For a foreigner from another member state of the German Confederation, the copyright term was restricted to the term for which the respective foreigner was protected in his home country (the Saxon Act provided 30 years p.m.a., while the Federal Resolution of 1837 had only set 10 years after publication as a minimum). Foreigners from outside the German Confederation could only exercise their copyright in Saxony after they had proven that their home state did grant reciprocal protection and only to the same extent to which Saxon subjects would be protected in the respective foreign countries.[3]

 

Thus many foreigners from inside and outside the Confederation were not granted full Saxon copyright for works that were published outside Saxony. But when a foreign author or publisher transferred his copyright to a Saxon publisher, and the work was published in Saxony, then the legal successor was entitled to the enjoyment of full Saxon copyright.

 

In addition to that, full Saxon copyright protection was provided for legal successors who had acquired their copyright from a Saxon subject, e.g. a Württemberg publisher who had bought a regional licence for his home market from a Saxon publisher was fully protected for that work in Saxony.

 

Moreover, a foreign publisher enjoyed full Saxon copyright when he cooperated with a Saxon partner, who then had to file any claims at the Saxon courts if the jointly undertaken publication was reprinted or offered for sale on Saxonian territory.

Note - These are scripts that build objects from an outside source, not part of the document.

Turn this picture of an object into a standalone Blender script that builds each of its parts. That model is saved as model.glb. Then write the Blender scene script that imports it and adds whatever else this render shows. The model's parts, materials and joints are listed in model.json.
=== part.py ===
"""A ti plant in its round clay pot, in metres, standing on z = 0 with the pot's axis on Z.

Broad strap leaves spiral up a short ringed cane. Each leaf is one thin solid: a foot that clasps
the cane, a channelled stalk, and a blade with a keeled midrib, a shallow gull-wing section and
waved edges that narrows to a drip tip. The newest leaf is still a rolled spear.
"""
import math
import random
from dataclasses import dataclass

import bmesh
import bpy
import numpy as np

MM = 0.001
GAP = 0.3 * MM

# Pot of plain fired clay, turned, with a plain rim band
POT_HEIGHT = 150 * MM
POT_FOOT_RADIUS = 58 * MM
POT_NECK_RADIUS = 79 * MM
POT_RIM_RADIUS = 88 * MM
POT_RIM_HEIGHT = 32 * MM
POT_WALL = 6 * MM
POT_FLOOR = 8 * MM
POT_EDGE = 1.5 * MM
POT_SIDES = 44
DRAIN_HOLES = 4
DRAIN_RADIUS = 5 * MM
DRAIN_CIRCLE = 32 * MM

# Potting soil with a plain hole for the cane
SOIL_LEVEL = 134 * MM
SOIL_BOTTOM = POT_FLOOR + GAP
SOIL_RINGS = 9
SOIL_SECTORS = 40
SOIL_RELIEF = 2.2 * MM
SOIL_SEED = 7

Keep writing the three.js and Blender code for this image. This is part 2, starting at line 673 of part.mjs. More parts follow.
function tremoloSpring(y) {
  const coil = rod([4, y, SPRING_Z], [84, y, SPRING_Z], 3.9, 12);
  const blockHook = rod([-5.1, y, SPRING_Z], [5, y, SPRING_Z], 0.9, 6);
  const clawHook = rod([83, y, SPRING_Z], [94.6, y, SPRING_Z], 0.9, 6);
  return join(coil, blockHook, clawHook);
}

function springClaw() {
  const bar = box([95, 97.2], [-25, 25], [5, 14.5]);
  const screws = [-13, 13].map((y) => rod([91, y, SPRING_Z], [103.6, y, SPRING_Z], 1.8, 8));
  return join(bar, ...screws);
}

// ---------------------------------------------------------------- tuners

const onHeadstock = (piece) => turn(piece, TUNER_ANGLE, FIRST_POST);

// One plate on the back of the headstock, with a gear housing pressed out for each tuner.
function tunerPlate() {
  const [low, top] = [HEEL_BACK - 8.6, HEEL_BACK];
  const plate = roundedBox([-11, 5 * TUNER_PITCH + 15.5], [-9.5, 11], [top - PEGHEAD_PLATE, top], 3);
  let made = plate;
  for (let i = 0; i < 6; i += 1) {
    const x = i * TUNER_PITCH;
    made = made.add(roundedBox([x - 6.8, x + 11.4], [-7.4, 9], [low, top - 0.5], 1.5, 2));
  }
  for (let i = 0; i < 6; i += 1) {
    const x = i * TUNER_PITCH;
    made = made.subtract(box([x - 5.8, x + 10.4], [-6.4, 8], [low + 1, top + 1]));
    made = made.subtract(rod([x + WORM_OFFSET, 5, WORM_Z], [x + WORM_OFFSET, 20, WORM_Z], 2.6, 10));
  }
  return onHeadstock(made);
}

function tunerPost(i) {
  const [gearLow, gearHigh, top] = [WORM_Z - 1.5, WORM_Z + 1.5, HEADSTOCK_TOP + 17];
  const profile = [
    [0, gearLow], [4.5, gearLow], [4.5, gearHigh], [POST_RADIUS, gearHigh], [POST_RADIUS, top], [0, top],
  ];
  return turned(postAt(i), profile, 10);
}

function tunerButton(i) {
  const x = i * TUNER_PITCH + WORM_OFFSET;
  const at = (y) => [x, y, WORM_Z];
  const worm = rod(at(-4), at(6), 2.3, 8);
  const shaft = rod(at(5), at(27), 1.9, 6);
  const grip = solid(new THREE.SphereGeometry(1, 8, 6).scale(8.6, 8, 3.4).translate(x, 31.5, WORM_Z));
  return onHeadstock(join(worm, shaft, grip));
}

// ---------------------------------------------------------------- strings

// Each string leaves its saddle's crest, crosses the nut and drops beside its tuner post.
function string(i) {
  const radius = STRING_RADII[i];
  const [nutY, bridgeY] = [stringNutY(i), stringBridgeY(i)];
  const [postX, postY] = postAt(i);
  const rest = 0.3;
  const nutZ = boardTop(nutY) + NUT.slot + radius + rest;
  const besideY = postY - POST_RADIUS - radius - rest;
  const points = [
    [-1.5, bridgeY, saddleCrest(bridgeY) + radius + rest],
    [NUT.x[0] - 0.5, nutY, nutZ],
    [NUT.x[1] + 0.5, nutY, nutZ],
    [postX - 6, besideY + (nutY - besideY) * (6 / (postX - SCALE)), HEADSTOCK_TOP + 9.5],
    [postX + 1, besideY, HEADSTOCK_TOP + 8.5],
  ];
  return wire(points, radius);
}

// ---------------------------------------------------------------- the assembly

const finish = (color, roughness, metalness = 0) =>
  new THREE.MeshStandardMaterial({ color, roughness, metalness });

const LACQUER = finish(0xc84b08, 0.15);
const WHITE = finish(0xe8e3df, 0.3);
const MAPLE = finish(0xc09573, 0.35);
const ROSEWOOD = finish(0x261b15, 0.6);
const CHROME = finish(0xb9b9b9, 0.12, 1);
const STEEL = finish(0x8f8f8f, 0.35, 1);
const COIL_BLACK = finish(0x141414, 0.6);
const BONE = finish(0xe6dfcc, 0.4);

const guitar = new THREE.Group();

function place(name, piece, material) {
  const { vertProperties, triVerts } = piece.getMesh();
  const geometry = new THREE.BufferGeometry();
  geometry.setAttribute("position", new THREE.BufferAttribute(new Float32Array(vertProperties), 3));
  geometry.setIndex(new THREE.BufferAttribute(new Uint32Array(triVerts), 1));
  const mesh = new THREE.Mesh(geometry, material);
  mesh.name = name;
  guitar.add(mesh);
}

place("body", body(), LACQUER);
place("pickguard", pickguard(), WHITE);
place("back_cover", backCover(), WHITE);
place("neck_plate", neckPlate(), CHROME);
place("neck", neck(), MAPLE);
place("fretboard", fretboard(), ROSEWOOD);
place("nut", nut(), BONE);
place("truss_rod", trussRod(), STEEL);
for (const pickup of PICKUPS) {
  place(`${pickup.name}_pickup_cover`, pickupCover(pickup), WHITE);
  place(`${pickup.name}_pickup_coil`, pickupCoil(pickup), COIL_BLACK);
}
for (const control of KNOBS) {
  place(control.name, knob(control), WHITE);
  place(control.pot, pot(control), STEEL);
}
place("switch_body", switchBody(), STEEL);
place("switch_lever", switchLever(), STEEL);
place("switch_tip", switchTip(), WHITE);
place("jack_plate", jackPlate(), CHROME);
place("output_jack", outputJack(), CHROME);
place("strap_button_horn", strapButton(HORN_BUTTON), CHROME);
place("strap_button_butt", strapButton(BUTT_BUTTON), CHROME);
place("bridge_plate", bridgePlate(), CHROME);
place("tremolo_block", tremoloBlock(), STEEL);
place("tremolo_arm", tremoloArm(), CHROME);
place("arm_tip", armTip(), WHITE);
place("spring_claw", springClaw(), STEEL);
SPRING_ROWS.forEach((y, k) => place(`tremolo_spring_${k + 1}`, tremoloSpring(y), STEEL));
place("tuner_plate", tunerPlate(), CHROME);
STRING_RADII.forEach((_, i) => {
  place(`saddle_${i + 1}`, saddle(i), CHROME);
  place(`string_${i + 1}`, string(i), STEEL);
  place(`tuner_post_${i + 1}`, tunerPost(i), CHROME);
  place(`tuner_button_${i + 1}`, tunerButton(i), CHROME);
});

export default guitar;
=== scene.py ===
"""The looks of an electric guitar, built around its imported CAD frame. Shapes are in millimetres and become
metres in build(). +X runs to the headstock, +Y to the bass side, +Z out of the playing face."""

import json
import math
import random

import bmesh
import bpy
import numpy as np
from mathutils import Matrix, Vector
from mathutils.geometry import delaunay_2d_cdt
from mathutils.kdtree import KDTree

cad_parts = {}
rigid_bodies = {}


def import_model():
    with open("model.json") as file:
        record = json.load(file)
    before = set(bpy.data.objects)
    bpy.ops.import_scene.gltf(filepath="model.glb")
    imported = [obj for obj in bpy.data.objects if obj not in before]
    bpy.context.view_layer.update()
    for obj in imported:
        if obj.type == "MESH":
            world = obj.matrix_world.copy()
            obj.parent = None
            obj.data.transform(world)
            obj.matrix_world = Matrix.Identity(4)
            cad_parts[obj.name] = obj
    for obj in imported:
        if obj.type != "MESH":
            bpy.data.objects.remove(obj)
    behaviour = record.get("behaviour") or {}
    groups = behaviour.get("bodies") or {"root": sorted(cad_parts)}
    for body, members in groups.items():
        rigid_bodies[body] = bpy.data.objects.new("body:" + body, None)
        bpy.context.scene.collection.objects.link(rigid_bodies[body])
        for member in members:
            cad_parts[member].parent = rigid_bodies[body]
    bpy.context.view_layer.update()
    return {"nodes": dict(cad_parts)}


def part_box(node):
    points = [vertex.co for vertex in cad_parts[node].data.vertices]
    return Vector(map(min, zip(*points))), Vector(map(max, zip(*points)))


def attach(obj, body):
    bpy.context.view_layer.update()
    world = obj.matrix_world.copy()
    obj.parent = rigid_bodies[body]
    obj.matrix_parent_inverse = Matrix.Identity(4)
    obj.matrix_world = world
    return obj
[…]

The latter provisions did help the business of local Saxon printing shops, though they were mainly thought to strengthen the predominant position held by the Saxon publishers. The requirement to have the works printed in Saxony was added in order not to allow

"foreign publishers to secure for themselves, contrary to the purpose of this law, legal protection for their possibly excessively expensive publications, which would be out of reach for the public, by perhaps just sending a few copies of these to their commission agents here, without any real hope or intention of actually getting them sold."[4]

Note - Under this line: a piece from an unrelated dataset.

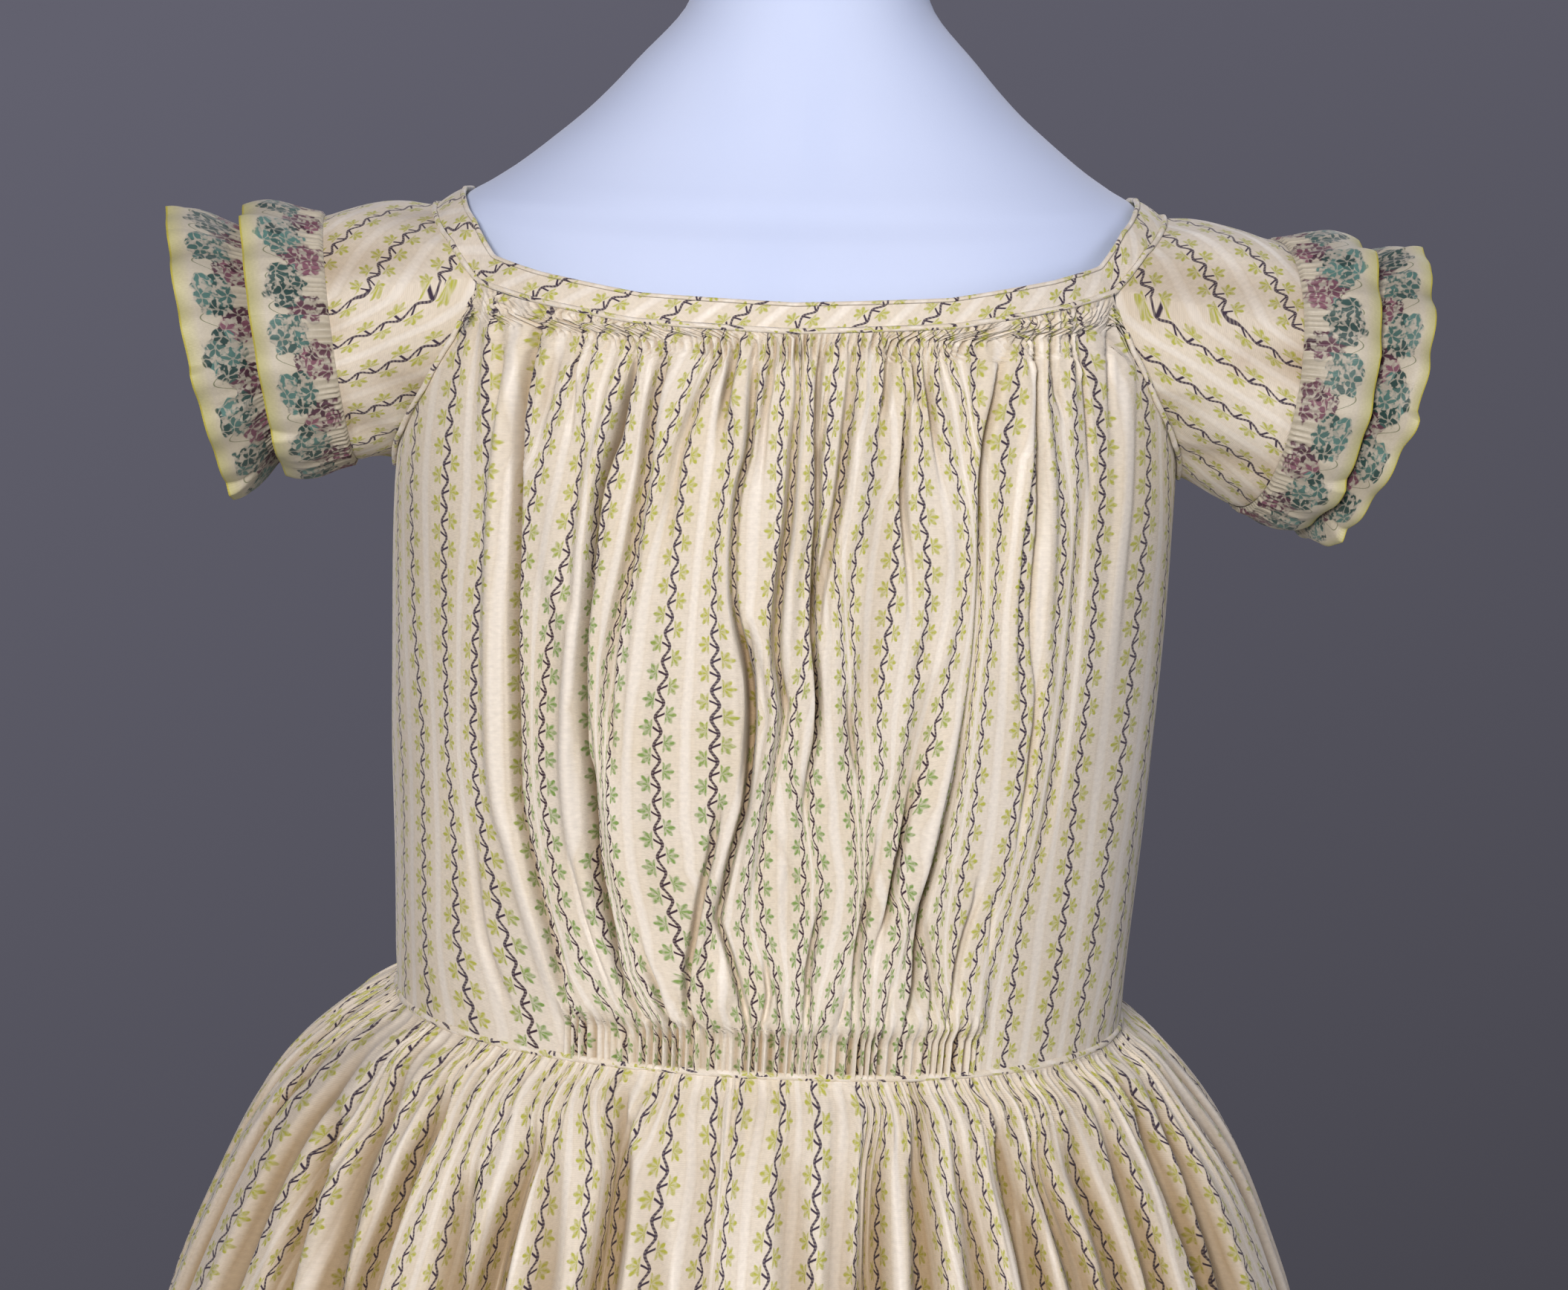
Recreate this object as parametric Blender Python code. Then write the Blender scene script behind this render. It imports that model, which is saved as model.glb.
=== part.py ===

For Saxon copyright, what was relevant was therefore not the place of origin of the work or the author's native land, but rather the state where the relevant copyright (Verlagsrecht, i.e. ‘publishing right') had been alienated. If such copyright was transferred once from a Saxon or a foreign author to a Saxon publisher, the work was fully protected, even after the Saxon publisher had sold his copyright abroad.

 

4. References
 

Dölemeyer, B. and Klippel, D., "Theorie des gewerblichen Rechtsschutzes und Urheberrechts", in Gewerblicher Rechtsschutz und Urheberrecht in Deutschland, ed. by F.-K. Beier, A. Kraft, G. Schricker and E. Wadle, vol. 1 (Weinheim: VCH 1991) 

Meinert, F.W., Das königlich-sächsische Gesetz vom 22. Februar 1844 zum Schutz der Rechte an literarischen Erzeugnissen und Werken der Kunst mit kritisch-exegetischen Erläuterungen (Leipzig: Teubner, 1844) 

Wächter, O., Das Verlagsrecht (Stuttgart: Cotta 1857)


[1] On the concept of "modern" copyright in the nineteenth century, see the commentary on d_1837a. The Saxon Act did explicitly exclude any moral rights (or "Persönlichkeitsrechte" as German law now puts it). A contemporary commentary on the 1844 Act explicitly stated that it was not advisable to have provisions for both financial and moral aspects in the same statute, and, moreover, that a statutory protection of the "intellectual interest" was not even necessary at the moment. ("daß die Sicherung beider obenerwähnten Interessen in einem und demselben Gesetz nicht räthlich, ein gesetzlicher Schutz der intellektuellen Interessen aber zur Zeit nicht einmal nöthig ist." Franz Wilhelm Meinert, Das königlich-sächsische Gesetz vom 22. Februar 1844 zum Schutz der Rechte an literarischen Erzeugnissen und Werken der Kunst mit kritisch-exegetischen Erläuterungen (Leipzig: Teubner, 1844), here quoted from Barbara Dölemeyer and Diethelm Klippel, "Theorie des gewerblichen Rechtsschutzes und Urheberrechts", in Gewerblicher Rechtsschutz und Urheberrecht in Deutschland, ed. by Friedrich-Karl Beier, Alfons Kraft, Gerhard Schricker and Elmar Wadle (Weinheim: VCH 1991), 1: 208.

[2] Verordnung vom 29 Juni 1841, in Gesetzes- und Verordnungsblatt für das Königreich Sachsen (1841), 67.

[3] In an amendment of 30 July, 1855, it was specified, that "the legal protection provided for foreigners will not come into force before the statute of the non-German state, or the treaty, bringing about the reciprocity, is made public to our subjects by an ordinance  of the Ministry of the Interior ("der Ausländern zugesicherte Rechstsschutz tritt erst dann in Wirksamkeit, wenn das Gesetz des nichtdeutschen Staats, oder der Vertrag, wodurch die Reciprocität herbeigeführt wird, durch Verordnung des Ministeriums des Innern den diesseitigen Staatsangehörigen bekannt gemacht wird"). From the Saxonian Copyright Act of 30 July, 1855, § 1., quoted in Oscar von Wächter, Das Verlagsrecht (Stuttgart: Cotta 1857), 43. (See d_1857).

[4] "auswärtige Verleger, gegen den Sinn dieses Gesetzes, sich einen Rechtsschutz für ihre vielleicht übermäßig theuren und dem Publicum daher unzugänglichen Verlagsartikel dadurch sichern sollen, daß sie vielleicht nur wenige Exemplare ohne alle Hoffnung und Absicht eines wirklichen Absatzes hiesigen Commissionären zusenden", in Mittheilungen über die Verhandlungen der II. Sächsischen Kammer von 1834, 1: 1114. Here quoted from Wächter (1857), 1: 412.